Disposizioni che sono state criticate in modo duro da molte organizzazioni umanitarie. Emergency ha fatto notare pure che i provvedimenti  "determineranno una potenziale violazione dell'obbligo di intervenire in caso di segnalazioni di altre imbarcazioni in pericolo in mare, prescritto dal diritto internazionale e tutte le navi, anche quelle umanitarie, sono tenute a rispettarlo. Infine, lo staff della nave dovrebbe raccogliere l'eventuale interesse dei superstiti di chiedere asilo, affinché sia il Paese bandiera della nave a farsi carico delle richieste di protezione internazionale. Le linee guida dell'Organizzazione internazionale marittima (Imo) sono chiare: qualsiasi attività al di fuori della ricerca e salvataggio deve essere gestita sulla terra ferma dalle autorità competenti e non dallo staff delle navi umanitarie". Per la ong, ostacolare il lavoro umanitario, "che ha come unico obiettivo la messa in salvo di persone, è inspiegabile se non in termini di consenso politico. Noi continueremo a salvare vite umane, nel rispetto del diritto internazionale e nazionale".
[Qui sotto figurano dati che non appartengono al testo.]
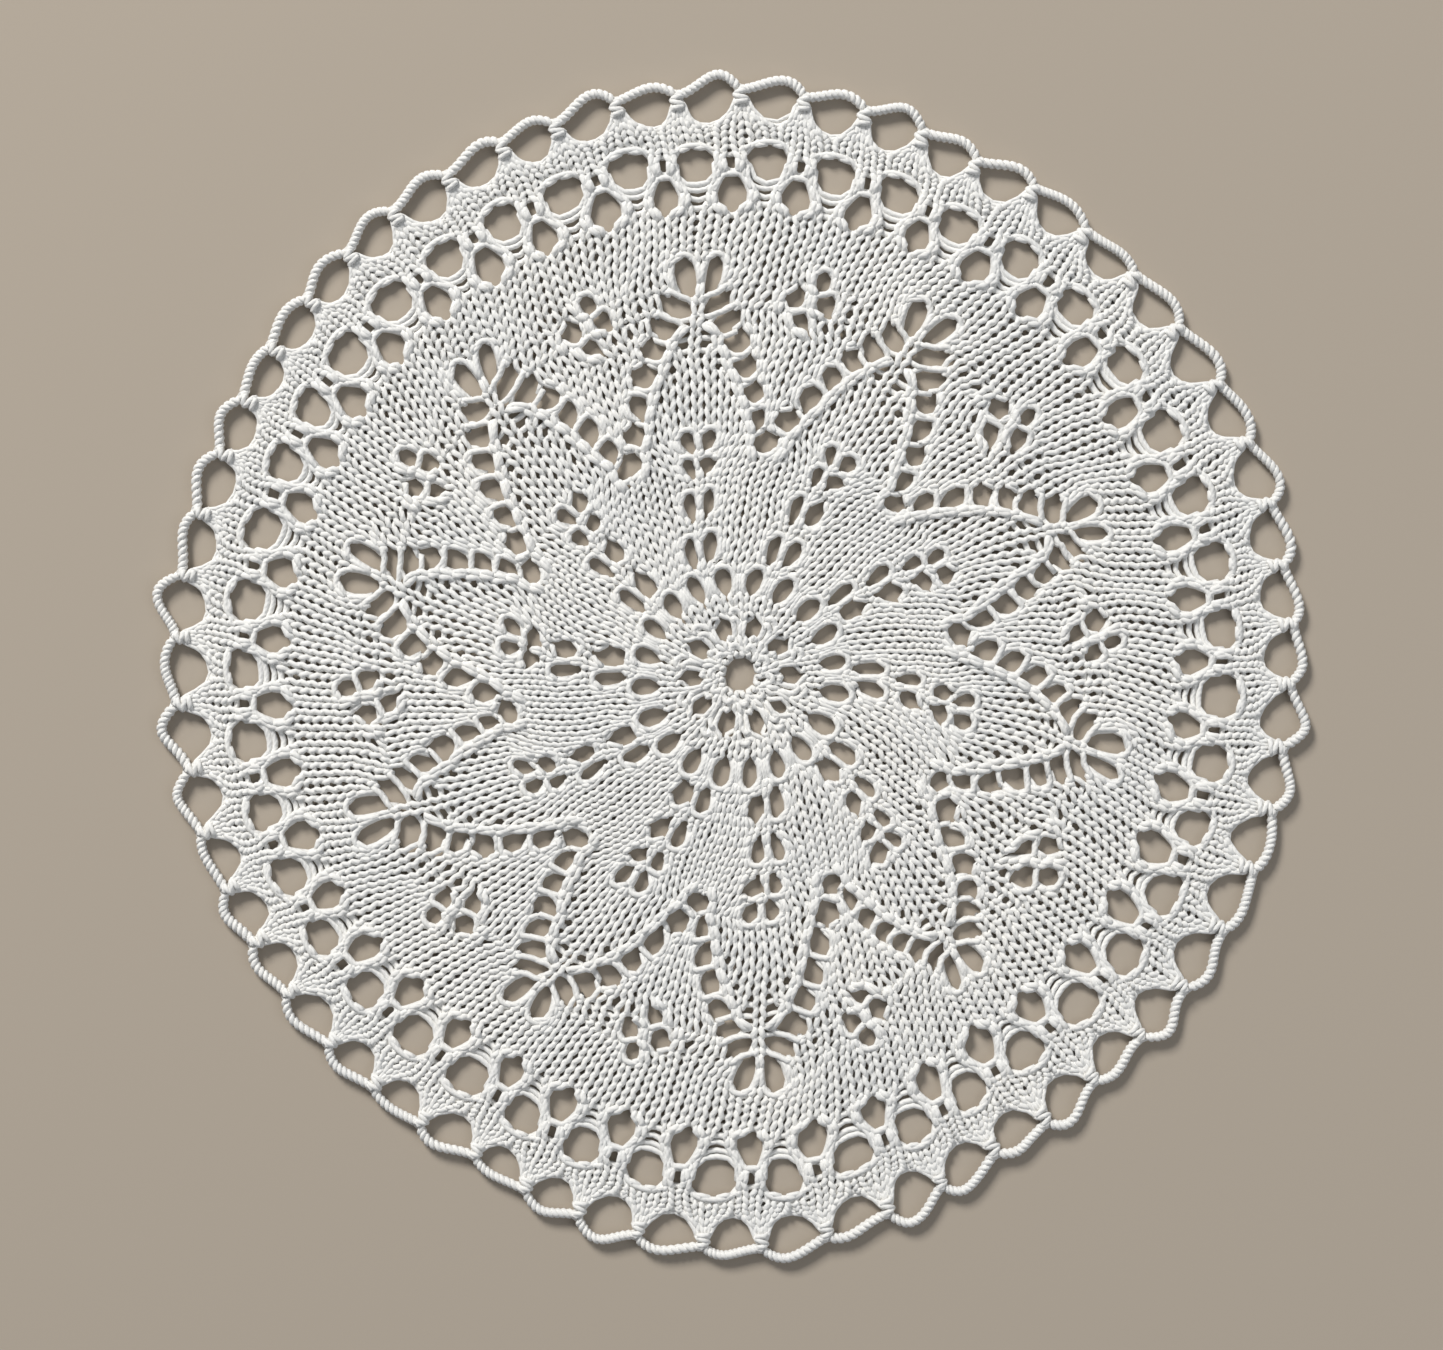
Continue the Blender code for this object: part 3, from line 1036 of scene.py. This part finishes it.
def noise(nodes, scale, detail):
    """A node of smooth noise."""
    node = nodes.new("ShaderNodeTexNoise")
    node.inputs["Scale"].default_value = scale
    node.inputs["Detail"].default_value = detail
    return node


def floor_and_light():
    """A plain pale floor, a dim sky and two soft lamps."""
    mesh = bpy.data.meshes.new("floor")
    corners = [(-1, -1), (1, -1), (1, 1), (-1, 1)]
    verts = [(x * FLOOR_HALF, y * FLOOR_HALF, 0.0) for x, y in corners]
    mesh.from_pydata(verts, [], [(0, 1, 2, 3)])
    floor = bpy.data.objects.new("floor", mesh)
    floor.location.z = -FLOOR_DROP * MM
    material = bpy.data.materials.new("pale_floor")
    material.use_nodes = True
    shader = material.node_tree.nodes["Principled BSDF"]
    shader.inputs["Base Color"].default_value = FLOOR_COLOUR
    shader.inputs["Roughness"].default_value = FLOOR_ROUGHNESS
    mesh.materials.append(material)
    bpy.context.scene.collection.objects.link(floor)

    world = bpy.data.worlds.new("studio")
    world.use_nodes = True
    sky = world.node_tree.nodes["Background"]
    sky.inputs["Color"].default_value = SKY_COLOUR
    sky.inputs["Strength"].default_value = SKY_STRENGTH
    bpy.context.scene.world = world
    bpy.context.scene.view_settings.view_transform = "Standard"
    for name, place, size, power, colour in LIGHTS:
        add_area_light(name, place, size, power, colour)


def add_area_light(name, place, size, power, colour):
    """A soft lamp that shines at the middle of the doily."""
    light = bpy.data.lights.new(name, "AREA")
    light.size = size
    light.energy = power
    light.color = colour
    lamp = bpy.data.objects.new(name, light)
    lamp.location = place
    towards = -lamp.location
    lamp.rotation_euler = towards.to_track_quat("-Z", "Y").to_euler()
    bpy.context.scene.collection.objects.link(lamp)


def overhead_camera():
    """The camera straight above, with the doily where the photograph has it."""
    camera = bpy.data.cameras.new("camera")
    camera.sensor_width = SENSOR_WIDTH
    view_width = IMAGE_WIDTH * PIXEL * MM
    camera.lens = SENSOR_WIDTH * CAMERA_HEIGHT / view_width
    eye = bpy.data.objects.new("camera", camera)
    x = (IMAGE_WIDTH / 2.0 - DOILY_PIXEL[0]) * PIXEL * MM
    y = (DOILY_PIXEL[1] - IMAGE_HEIGHT / 2.0) * PIXEL * MM
    eye.location = (x, y, CAMERA_HEIGHT)
    bpy.context.scene.collection.objects.link(eye)
    bpy.context.scene.camera = eye


def build_doily():
    """Works the doily round by round, and makes the pieces of the scene from it."""
    rounds = lace_rounds()
    first_of_band = len(rounds)
    first_of_border = first_of_band + len(BAND_CHART)
    rounds += band_rounds()
    link_rounds(rounds, first_of_band)
    settle(rounds)
    hand = np.random.default_rng(HAND_SEED)
    for this in rounds:
        this.heads += hand.normal(0.0, HAND_SPREAD, this.heads.shape)
    for before, this in zip(rounds, rounds[1:]):
        draw_together(this, before)
        work_into(this, before)
    material = yarn_material()
    waves = slow_waves(hand)
    paths = [wavered(eased_path(pushed_aside(yarn_of(this))), waves) for this in rounds]
    print("rounds", len(rounds), "stitches", sum(len(r.kinds) for r in rounds))
    edge = [wavered(strand, waves) for strand in crochet_edge()]
    yarns = (
        ("knit_middle", paths[:LEAVES_START]),
        ("knit_leaves", paths[LEAVES_START:GROUND_START]),
        ("knit_ground", paths[GROUND_START:first_of_band]),
        ("knit_band", paths[first_of_band:first_of_border]),
        ("knit_border", paths[first_of_border:]),
        ("crochet_edge", edge),
    )
    pieces = {name: yarn_piece(name, rings, material) for name, rings in yarns}
    leaves = pieces.pop("knit_leaves")


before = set(bpy.data.objects)
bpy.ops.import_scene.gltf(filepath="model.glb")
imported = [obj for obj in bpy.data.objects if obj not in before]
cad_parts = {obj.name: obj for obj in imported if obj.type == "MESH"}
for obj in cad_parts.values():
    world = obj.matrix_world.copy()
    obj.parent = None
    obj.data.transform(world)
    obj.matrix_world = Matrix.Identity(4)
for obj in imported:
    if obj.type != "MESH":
        bpy.data.objects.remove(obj)
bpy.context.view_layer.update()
overhead_camera()
floor_and_light()
build_doily()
Così la politica ha criminalizzato i soccorsi in mare 

Una bocciatura è arrivata anche da parte del Consiglio d'Europa, organizzazione internazionale a difesa dei diritti umani. Dunja Mijatovic, commissaria per i diritti umani del Consiglio d'Europa, ha indirizzato una lettera a Piantedosi scrivendo che le disposizioni del decreto "potrebbero ostacolare le operazioni di ricerca e soccorso delle ong e quindi essere in contrasto con gli obblighi dell’Italia ai sensi dei diritti umani e del diritto internazionale". Mijatovic ha invitato il governo a considerare la possibilità di ritirare il provvedimento, intervenendo anche sulla prassi di assegnare alle navi delle organizzazioni non governative dei porti di sbarco molto lontani: per la commissaria, la pratica rischia di privare le persone in difficoltà di un'assistenza salvavita. Inoltre, l'obiettivo dichiarato di assicurare una migliore ridistribuzione dei migranti e dei richiedenti asilo sul territorio nazionale "potrebbe essere raggiunto sbarcando rapidamente le persone soccorse e assicurandosi che ci siano accordi pratici alternativi per ridistribuirle in altre zone del Paese".

Ma per Gatti, come per l'avvocata Loredana Leo dell'Associazione per gli studi giuridici sull'immigrazione (Asgi), il decreto è solo l'ultimo passaggio di un disegno politico che viene portato avanti da tempo. "Da anni il governo italiano, con il beneplacito dell'Unione europea, cerca di sbarazzarsi delle ong, o di rallentarne i soccorsi”. “Il motivo – conclude Gatti – è che siamo testimoni scomodi del massacro che sta avvenendo nel Mediterraneo, di cui l'Europa è complice: dal 2014 a oggi sono state registrate almeno 24mila vittime".